Sherry is certainly better equipped than I to identify who the woman was, but I think it reasonable to suppose that Greene not only believed in Padre Pio’s ability to read hearts but also that there was something between him and the woman that he did not want to change, which he feared the priest would demand of them. But then Greene went on:
However the next morning we went to his Mass. He was not allowed to say Mass at the high altar but only at a small side altar and he had to say his Mass at 5:30 in the morning. There were only a few women outside the monastery gates waiting for them to open, and during the Mass we were about six feet away from him. The women had all immediately gone to the confessional box as directly his Mass was over he went into the confessional until lunch time.
Throughout the Mass he tried to hide the stigmata by pulling his sleeves halfway down his hands, but of course they kept on slipping. He was presumably not allowed to wear gloves. I had been warned that his Mass was a very long one so I was surprised to find it of average length…. I was even more surprised when we left the church to find that it was seven o’clock and I had no idea where this long period of time had been lost.
In my book, I had described how Padre Pio had for much of his life suffered various sanctions from Vatican officials because they found him uncouth—the latest in a long line of Italian “village saints”—and because he was easily the most popular figure among Italian Catholics. In his letter, Greene also expressed admiration for Pope Pius XII, whom he later met, he said, in “the Fifties.” But the English author who had created the “whiskey priest” of The Power and the Glory was quite clear that between the two candidates for canonization, he preferred the hounded charismatic to the holy hierarch:
In Rome I was told by a Monsignor of the Vatican that Padre Pio was “a pious old fraud,” a view which I did not share.
In a postscript, Greene added this:
You might tell your publisher that I have never in my long life seen such bad page proofs circulated. Whole pages and lines missing sometimes in the most interesting places.
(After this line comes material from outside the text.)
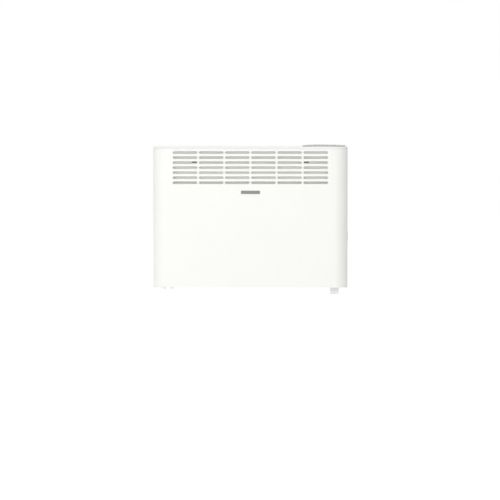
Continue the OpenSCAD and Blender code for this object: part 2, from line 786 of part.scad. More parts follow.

I mention this because the only section of proofs where a whole page was missing was the chapter entitled “Sanctity and Sexuality.” For all his interest in Padre Pio, I like to think that is the chapter Greene turned to first.
Kenneth L. Woodward
Contributing Editor, Newsweek
New York City
David Lodge replies:
Graham Greene’s visit to Padre Pio’s monastery to attend his early morning mass is in fact described by Norman Sherry in the third volume of his biography (pp. 683–684), based on an interview with the novelist in 1984, and the woman who accompanied Greene on that occasion is identified as Catherine Walston. No date is given for the visit, but since the chronological span of the volume begins in 1955, one might infer that it occurred in the late Fifties, after which Greene’s relationship with Catherine cooled and Yvonne Cloetta became the principal woman in his life. The two accounts correspond closely, but there is one interesting difference of emphasis. Sherry comments that Greene “spoke in awe, remembering the blood, how it would start up, dry, and then start up again, on his hands and feet: ‘those hands looked terrible, sort of circular pieces of dried blood.'” Clearly the phenomenon of the stigmata appealed to the more credulous and superstitious side of Greene’s Catholicism, but it was typical of him to decline an invitation to meet the putative saint for fear of the consequences. Greene’s accounts of this episode are revealing, but do not resolve the paradoxes and contradictions of his religious views. Sherry records that he still carried Padre Pio’s photograph in his wallet at the age of eighty, a period in his life when he described himself as a Catholic atheist or agnostic.